A Structure-Function Analysis of the N-Terminal Domain of Sil 1 and it's Role in Modulating the Activities of the Molecular Chaperone BiP
Fellow: Jillian Breault
Mentor: Carolyn Sevier
Co-Mentor: Toshi Kawate
DESCRIPTION (provided by applicant):
The maintenance of proper protein folding and function in the cell (proteostasis) relies on many integrated and highly regulated processes. A dysregulation in proteostasis is a major contributing factor in diseases like cancer, diabetes, and Alzheimer’s. To help promote protein folding, cells use chaperone proteins to ensure nascent polypeptides reach their native, folded, and functional state. Chaperones also help to clear misfolded proteins from the cell to prevent their accumulation. Most chaperones are ATPases that use the energy from nucleotide hydrolysis to drive the binding and release of folding and/or misfolded polypeptides. The molecular chaperone BiP is localized to the folding environment of the endoplasmic reticulum (ER), where it not only helps proteins fold under normal growth conditions but also acts to limit protein aggregation during conditions of elevated reactive oxygen species (ROS), which can cause protein damage, misfolding, and aggregation. Sil1 is a co-chaperone specific for BiP and is responsible for modulating BiP activities in three different ways. As a nucleotide exchange factor, Sil1 removes ADP from BiP and promotes the release of polypeptides from BiP and the continuation of BiP’s ATP-dependent chaperone cycle. Sil1 also prevents the reassociation of released polypeptides, which prevents the extended engagement of BiP with substrates. Additionally, Sil1 acts as a reductase to reduce (remove) a redox-modification on BiP that shifts the activity of BiP during high levels of ROS, changing BiP from an ATP-dependent foldase to a holdase that can limit protein aggregation during the unfavorable folding environment associated with high ROS. While the nucleotide exchange activity of Sil1 has been the subject of many studies, the peptide-release and reductase activities are less understood. I plan on investigating these activities of Sil1 using two, complementary, approaches.
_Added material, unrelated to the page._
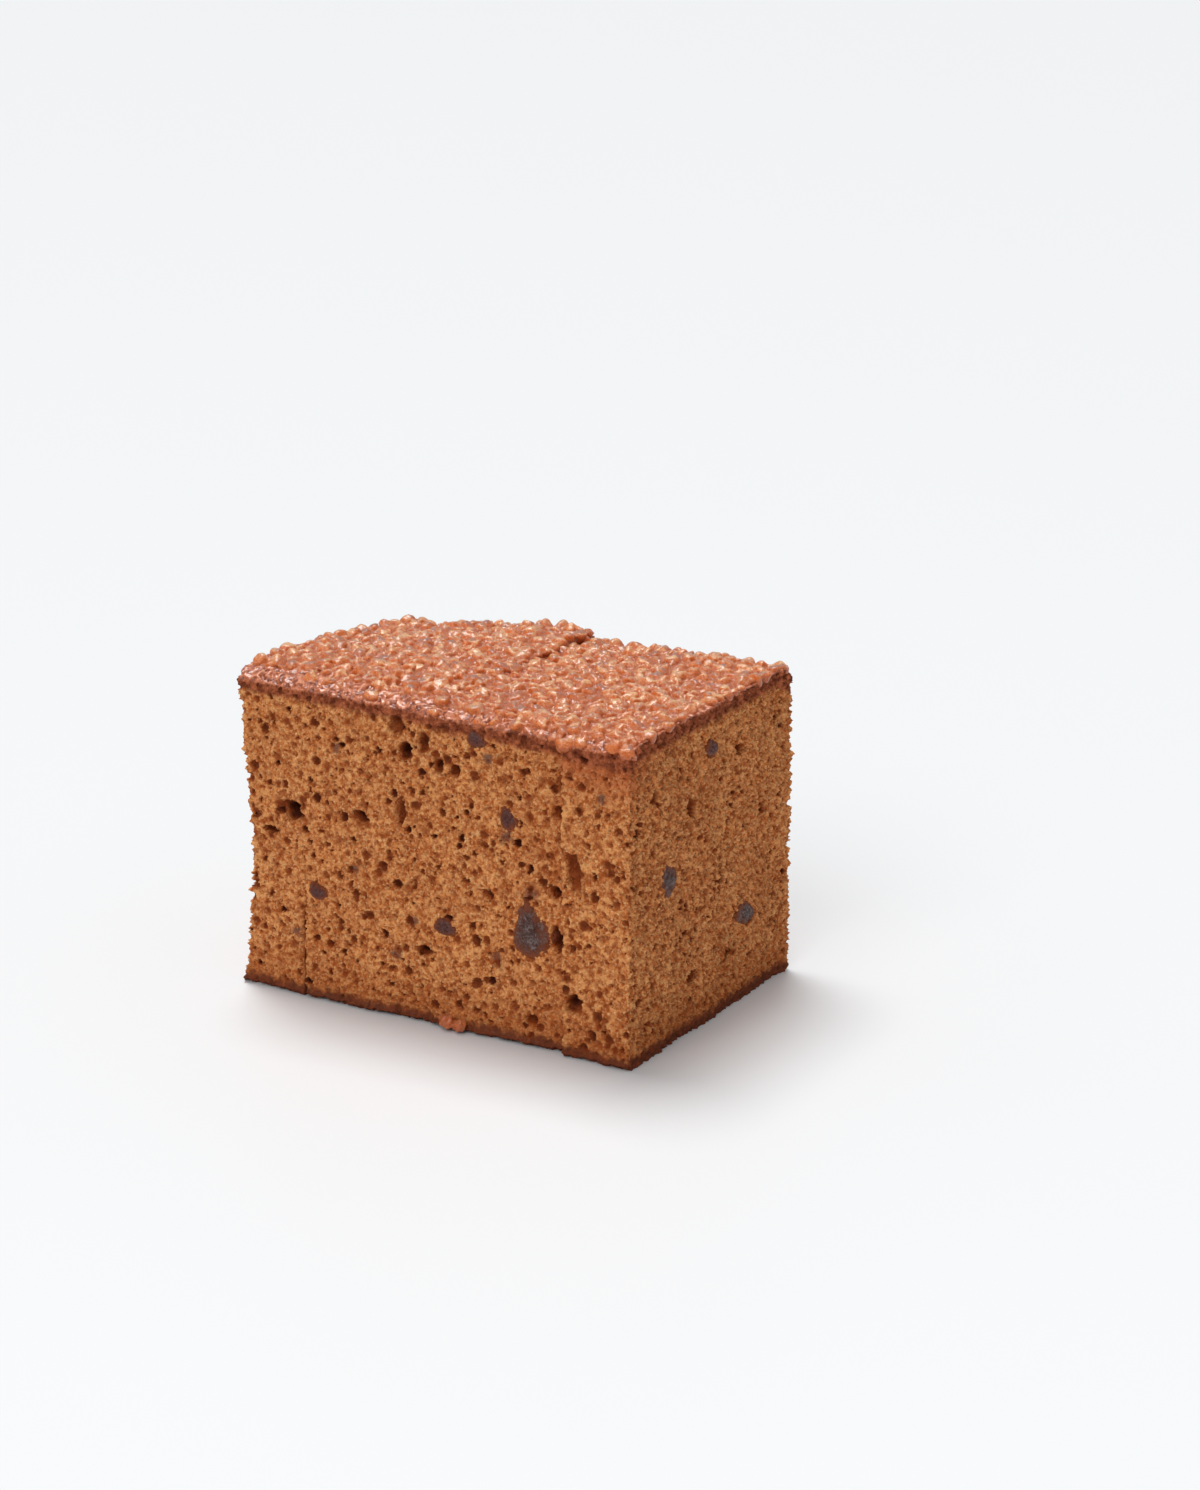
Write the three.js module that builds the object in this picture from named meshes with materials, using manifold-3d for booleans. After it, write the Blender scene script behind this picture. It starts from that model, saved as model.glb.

First, I aim to understand the physical contacts that form between Sil1 and BiP to inform on the mechanisms for Sil1-mediated peptide release and reductase activities. These studies will be complemented by a biochemical analysis of how the different Sil1 activities work together to promote BiP’s chaperone cycle. Together, my two aims will make for a comprehensive analysis of how perturbations in the regulation of a major cellular chaperone affects cellular proteostasis, and thus organismal health and function.